Requirement → Copy out all of the material exactly.
-- start Source material --
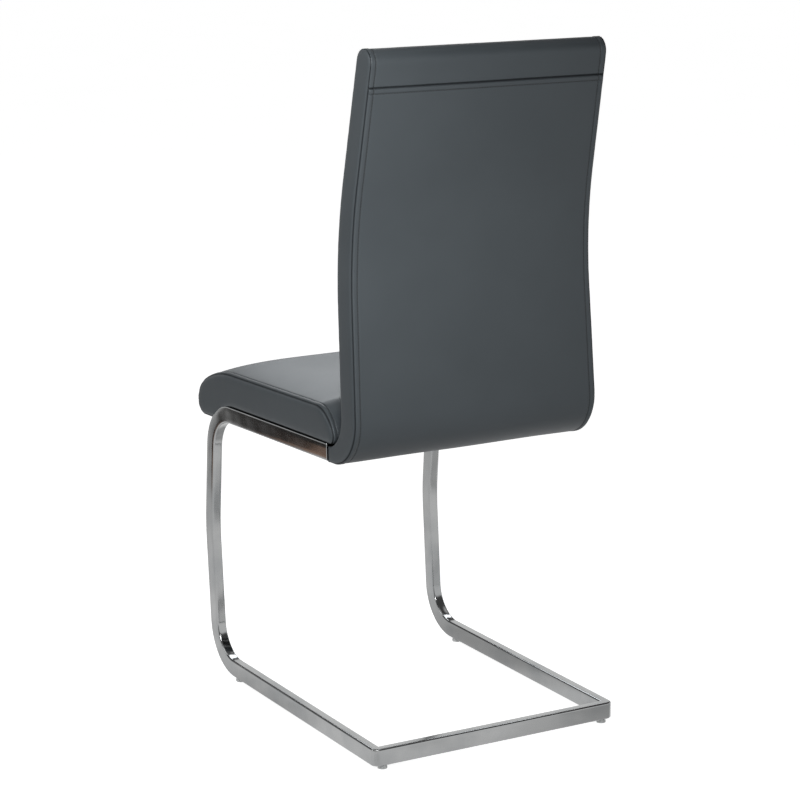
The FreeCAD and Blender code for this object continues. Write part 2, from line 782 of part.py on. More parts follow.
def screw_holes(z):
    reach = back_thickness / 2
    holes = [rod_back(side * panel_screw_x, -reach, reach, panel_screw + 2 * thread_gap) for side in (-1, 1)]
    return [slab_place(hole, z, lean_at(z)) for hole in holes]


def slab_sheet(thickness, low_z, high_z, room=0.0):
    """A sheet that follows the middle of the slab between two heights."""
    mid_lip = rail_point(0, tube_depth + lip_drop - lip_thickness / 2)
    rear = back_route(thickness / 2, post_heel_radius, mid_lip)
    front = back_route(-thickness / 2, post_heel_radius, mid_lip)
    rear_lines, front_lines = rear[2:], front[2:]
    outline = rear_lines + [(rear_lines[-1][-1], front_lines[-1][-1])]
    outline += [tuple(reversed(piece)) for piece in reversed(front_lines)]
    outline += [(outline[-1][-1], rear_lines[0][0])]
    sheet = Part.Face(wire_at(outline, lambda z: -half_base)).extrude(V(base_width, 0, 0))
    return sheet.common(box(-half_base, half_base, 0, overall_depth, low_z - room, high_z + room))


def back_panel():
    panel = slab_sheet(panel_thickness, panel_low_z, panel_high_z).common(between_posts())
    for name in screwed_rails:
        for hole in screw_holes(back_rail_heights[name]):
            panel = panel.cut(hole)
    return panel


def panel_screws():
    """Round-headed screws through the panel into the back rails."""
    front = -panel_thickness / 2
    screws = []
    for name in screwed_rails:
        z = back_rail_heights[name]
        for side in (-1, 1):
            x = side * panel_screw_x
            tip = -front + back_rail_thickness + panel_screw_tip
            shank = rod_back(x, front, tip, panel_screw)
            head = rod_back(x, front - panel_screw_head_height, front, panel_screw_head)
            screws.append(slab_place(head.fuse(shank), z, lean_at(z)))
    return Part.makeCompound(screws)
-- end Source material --
Worked answer →
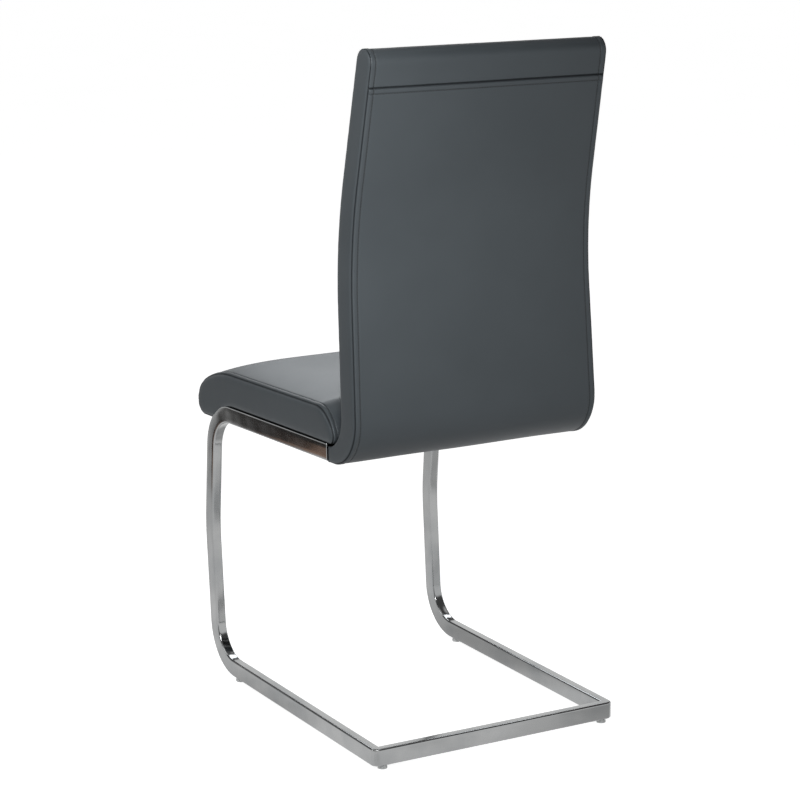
The FreeCAD and Blender code for this object continues. Write part 2, from line 782 of part.py on. More parts follow.
def screw_holes(z):
    reach = back_thickness / 2
    holes = [rod_back(side * panel_screw_x, -reach, reach, panel_screw + 2 * thread_gap) for side in (-1, 1)]
    return [slab_place(hole, z, lean_at(z)) for hole in holes]


def slab_sheet(thickness, low_z, high_z, room=0.0):
    """A sheet that follows the middle of the slab between two heights."""
    mid_lip = rail_point(0, tube_depth + lip_drop - lip_thickness / 2)
    rear = back_route(thickness / 2, post_heel_radius, mid_lip)
    front = back_route(-thickness / 2, post_heel_radius, mid_lip)
    rear_lines, front_lines = rear[2:], front[2:]
    outline = rear_lines + [(rear_lines[-1][-1], front_lines[-1][-1])]
    outline += [tuple(reversed(piece)) for piece in reversed(front_lines)]
    outline += [(outline[-1][-1], rear_lines[0][0])]
    sheet = Part.Face(wire_at(outline, lambda z: -half_base)).extrude(V(base_width, 0, 0))
    return sheet.common(box(-half_base, half_base, 0, overall_depth, low_z - room, high_z + room))


def back_panel():
    panel = slab_sheet(panel_thickness, panel_low_z, panel_high_z).common(between_posts())
    for name in screwed_rails:
        for hole in screw_holes(back_rail_heights[name]):
            panel = panel.cut(hole)
    return panel


def panel_screws():
    """Round-headed screws through the panel into the back rails."""
    front = -panel_thickness / 2
    screws = []
    for name in screwed_rails:
        z = back_rail_heights[name]
        for side in (-1, 1):
            x = side * panel_screw_x
            tip = -front + back_rail_thickness + panel_screw_tip
            shank = rod_back(x, front, tip, panel_screw)
            head = rod_back(x, front - panel_screw_head_height, front, panel_screw_head)
            screws.append(slab_place(head.fuse(shank), z, lean_at(z)))
    return Part.makeCompound(screws)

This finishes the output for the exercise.